For all intents and purposes, IT process automation can be categorized into three main classifications:
Human to Human
When it comes to level of importance, humans still rank well above machines, at least for the time being. How humans work together remains a fundamental component of a successful business operation, so it’s natural for many to view IT process automation from a more human-centric approach. Specifically, the role that automation plays in areas such as the service desk, where automated workflows and incident management support have become par for the course.
Likewise, the rise of self-service automation, the application of ITIL best practices and the adoption of service catalogs all play a role in introducing humans to machines and achieving cohesive, harmonious infrastructures. We use the term human to human because these functions of IT process automation serve to imitate and mirror relationships.
Human to Machine & Machine to Machine
Beyond the automation of workflows and other human to human interactions, the other two classifications of IT process automation involve more human to machine and machine to machine engagement. These types of actions might include things like database automation, patch management, job scheduling, capacity management and more. They also serve to further extend the capabilities of automation to areas like diagnostics and analytics.
Bridging the Gap
Unlike automation technologies of the past, IT process automation has the potential to bridge the gaps between each of the above classes and create a seamless, highly efficient operation that supports ITIL best practices.
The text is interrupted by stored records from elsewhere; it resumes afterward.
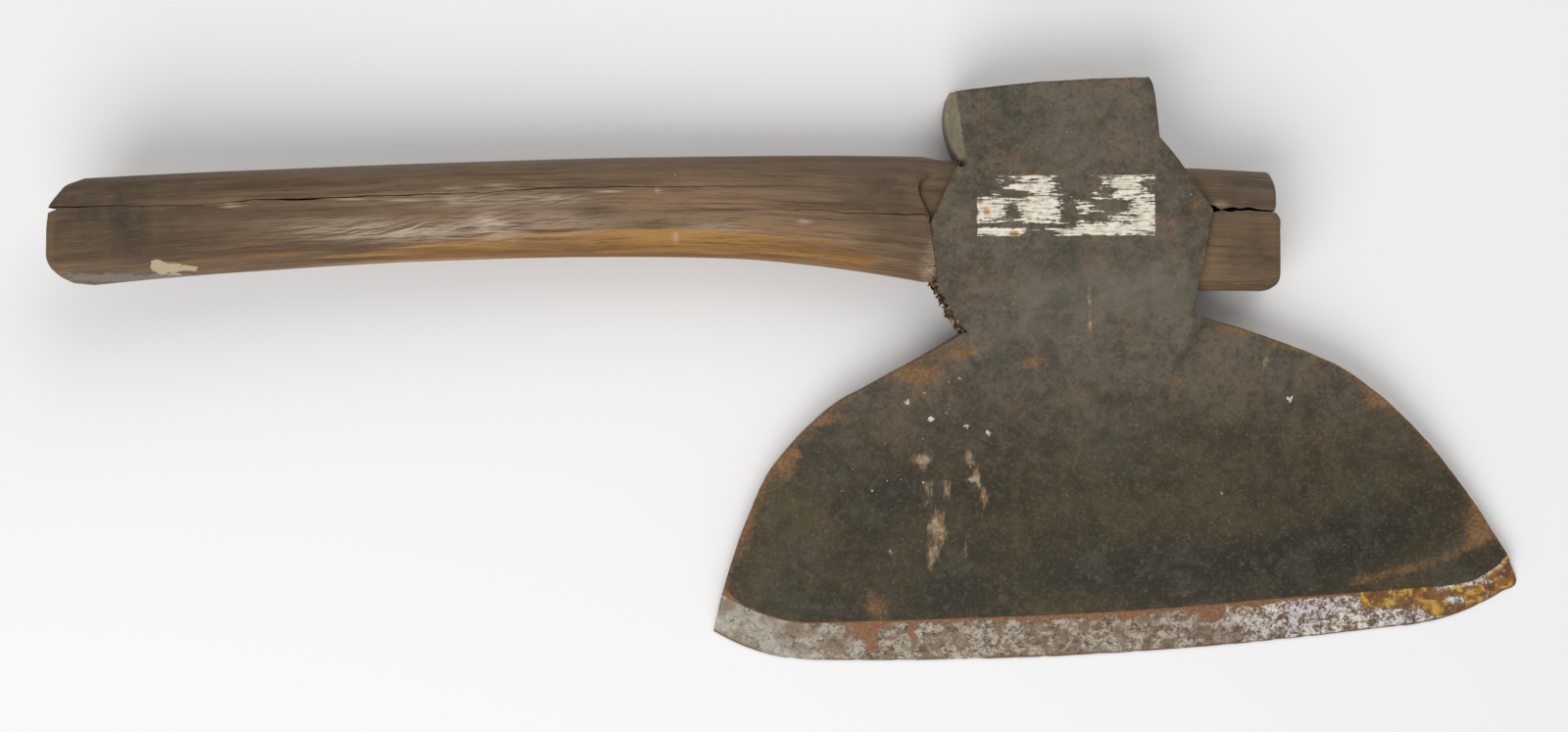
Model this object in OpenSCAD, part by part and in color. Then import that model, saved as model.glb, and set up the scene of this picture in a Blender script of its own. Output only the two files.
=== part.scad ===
// Broad axe with a single-bevel hewing head, lying on its flat side.
// +X runs along the eye towards the short end of the haft, +Y towards the poll,
// +Z out of the bevelled side. The origin is on the flat side under the eye's centre.

/* [Head outline] */
// Reach of the toe from the eye's centre, across the head
toe_reach = 161.5; // [150:0.5:170]
// Reach of the heel from the eye's centre, across the head
heel_reach = 144; // [134:1:152]
// Distance from the eye's centre to the middle of the cutting edge
edge_drop = 161.5; // [155:0.5:172]
// How far the two tips stand back from the middle of the edge
tip_rise = 17.5; // [13:0.5:20]
// Distance from the eye's centre to the poll's face
poll_rise = 53; // [48:1:60]
// Width of the poll
poll_w = 74; // [68:1:78]
// Width across the points of the two ears
ear_w = 104; // [98:1:110]
// Width of the neck under the ears
neck_w = 85; // [80:1:90]
// Distance from the eye's centre to the neck
neck_drop = 36; // [33:1:38]
// Angle by which the head hangs away from square with the haft
hang = 5.6; // [0:0.2:8]

/* [Head thickness] */
// Thickness over the eye
eye_t = 38; // [36:0.5:44]
// Thickness at the poll's face
poll_t = 31; // [28:0.5:36]
// Thickness of the blade just under the neck
blade_root_t = 14; // [12:0.5:16]
// Thickness of the blade where the bevel starts
grind_t = 6.8; // [5.5:0.1:8]
// Thickness of the blade's front corner at the toe
toe_t = 4.6; // [4:0.1:6]
// Thickness of the blade's back corner at the heel
heel_t = 6; // [5:0.1:7]
// Width of the blunt line left at the cutting edge
edge_t = 0.6; // [0.4:0.1:1]
// Width of the bevel along the middle of the edge
bevel_w = 16; // [13:0.5:18]
// Width of the bevel at the toe
toe_bevel_w = 8; // [7:0.5:12]

/* [Steel bit] */
// Thickness of the steel laid on the flat side
bit_t = 4.4; // [3:0.1:5]
// How far the laid steel reaches up the flat side
bit_l = 56; // [40:1:70]

/* [Eye] */
// Height of the eye, along the head
eye_h = 45; // [42:0.5:46]
// Width of the eye, through the head
eye_w = 25; // [22:0.5:26]
// Corner radius of the eye
eye_r = 8; // [6:0.5:11]

/* [Haft] */
// Reach of the butt from the eye's centre
butt_reach = 375; // [340:1:420]
// Reach of the tongue from the eye's centre
tongue_reach = 76.5; // [70:0.5:90]
// Thickness of the haft at its shoulder
shoulder_t = 31; // [29:0.5:34]
// Thickness of the haft at its butt
butt_t = 27; // [24:0.5:31]
// How far the butt sways away from the plane of the flat side
sway = 20; // [10:1:35]
// Fall of the haft's upper edge from the eye to the butt
upper_fall = 18.5; // [12:0.5:24]
// Fall of the haft's lower edge from the waist to the butt
lower_fall = 17; // [12:0.5:21]

/* [Wedges] */
// Thickness of the wooden wedge at the end of the tongue
wood_wedge_t = 3.6; // [2.5:0.1:4.5]
// Thickness of the iron wedge at its head
iron_wedge_t = 2; // [1.2:0.1:3]

/* [Hidden] */
eye_z = eye_t / 2;
// How far the cutting shapes reach past the head, and the sideways reach of those that trim the haft
past = 5;
wide = 60;

function unit(v) = v / norm(v);
function right_of(v) = [v[1], -v[0]];

// Points along an arc from p to just before q, standing out by sag to the right of the way
function on_arc(p, q, sag, t) =
    p + (q - p) * t + right_of(unit(q - p)) * sag * 4 * t * (1 - t);
function arc(p, q, sag, n = 12) = [for (i = [0:n - 1]) on_arc(p, q, sag, i / n)];

// Head outline, in the head's own frame with its poll straight up
poll_mid = -6;
poll_right = poll_mid + poll_w / 2 + 1;
poll_left = poll_mid - poll_w / 2;
poll_corner = 2.5;
poll_foot = [poll_left + 2, 26.5];
left_ear = [-ear_w / 2 - 1.5, 4];
right_ear = [ear_w / 2 - 1.5, 2];
left_ear_foot = [left_ear[0] + 1.5, -18];
right_ear_foot = [neck_w / 2 + 0.5, 10.5 - neck_drop];
left_neck = [-neck_w / 2, -neck_drop - 0.5];
right_neck = [neck_w / 2 - 0.5, -neck_drop + 0.5];
heel = [-heel_reach, tip_rise + 1 - edge_drop];
toe = [toe_reach, tip_rise - edge_drop];
heel_knee = heel + [24, 58];
heel_crown = heel_knee + [28, 25.5];
toe_knee = toe + [-24, 42.5];
toe_crown = toe_knee + [-41, 43];
edge_start = [42 - heel_reach, 4.6 - edge_drop];
edge_stop = [toe_reach - 51, 3 - edge_drop];
edge_sag = 3.8;

cutting_edge = concat(
    arc(heel, edge_start, 3.4, 8),
    arc(edge_start, edge_stop, edge_sag, 16),
    arc(edge_stop, toe, 3.8, 10),
    [toe]);

blade_outline = concat(
    [left_neck],
    arc(left_neck, heel_crown, -0.2, 4),
    arc(heel_crown, heel_knee, 1.3, 6),
    arc(heel_knee, heel, 1.9, 10),
    cutting_edge,
    arc(toe, toe_knee, 1.2, 8),
    arc(toe_knee, toe_crown, 2.8, 12),
    arc(toe_crown, right_neck, 1.3, 10),
    [right_neck]);

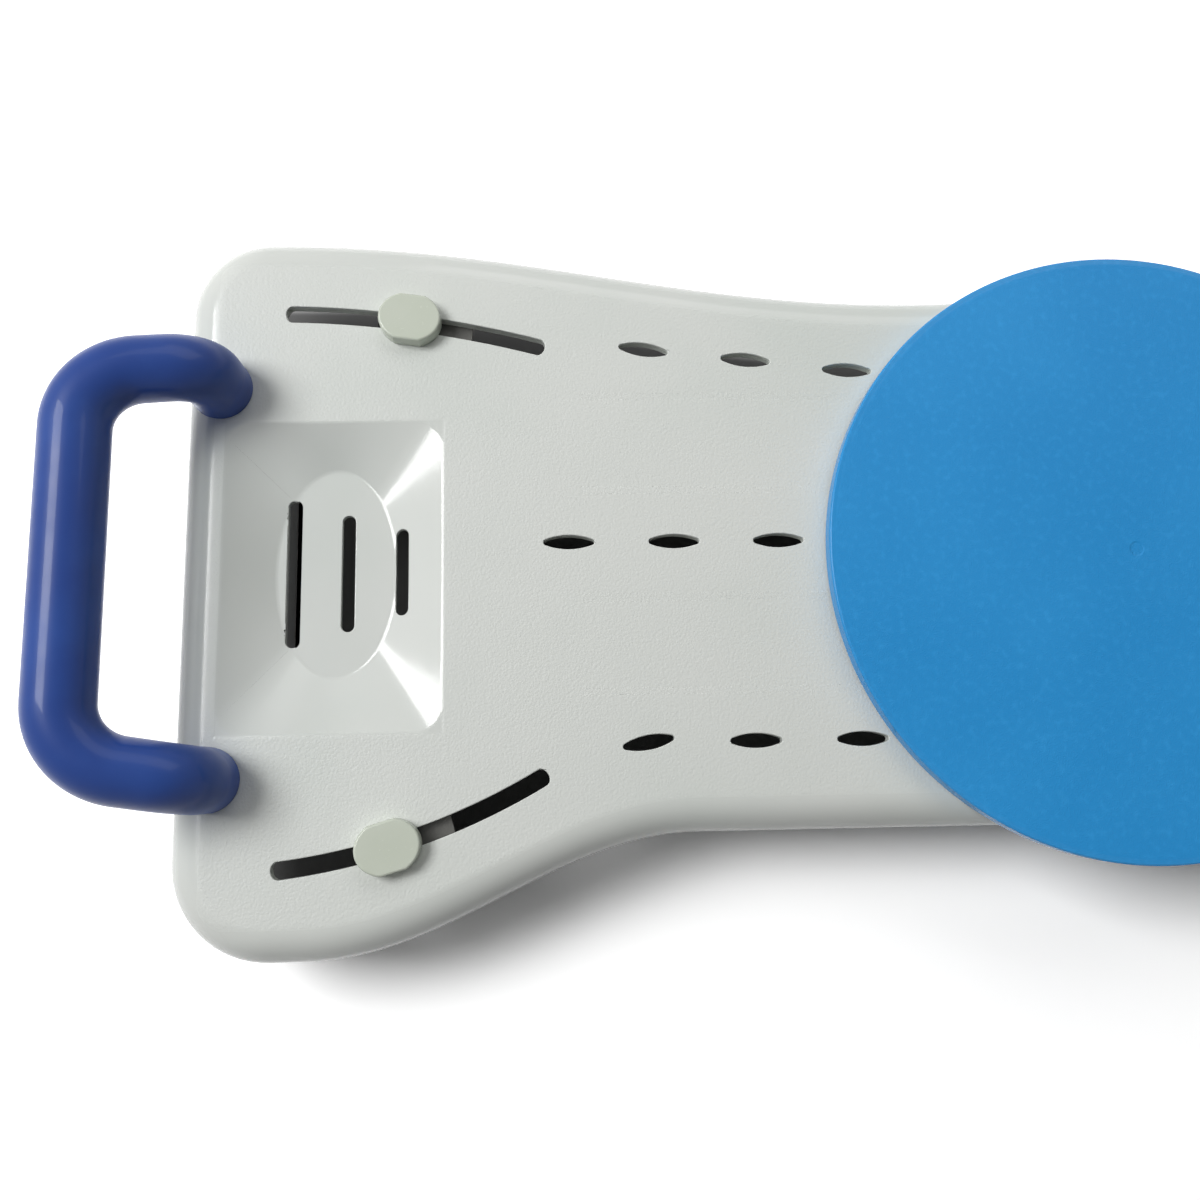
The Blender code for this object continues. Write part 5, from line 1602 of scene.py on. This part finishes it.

A logical flow of events might include service management automation which leads to data center automation and ultimately ITSM automation, with increasing functionality at each step.
A word of caution, however, adopters of ITPA must be wary of automating in silos, which creates a fragmented and inefficient environment. Instead, all classes and areas of IT process automation should work in conjunction with one another to create and foster synergy across the board. This connectivity should be kept top of mind when designing and deploying any automation strategy.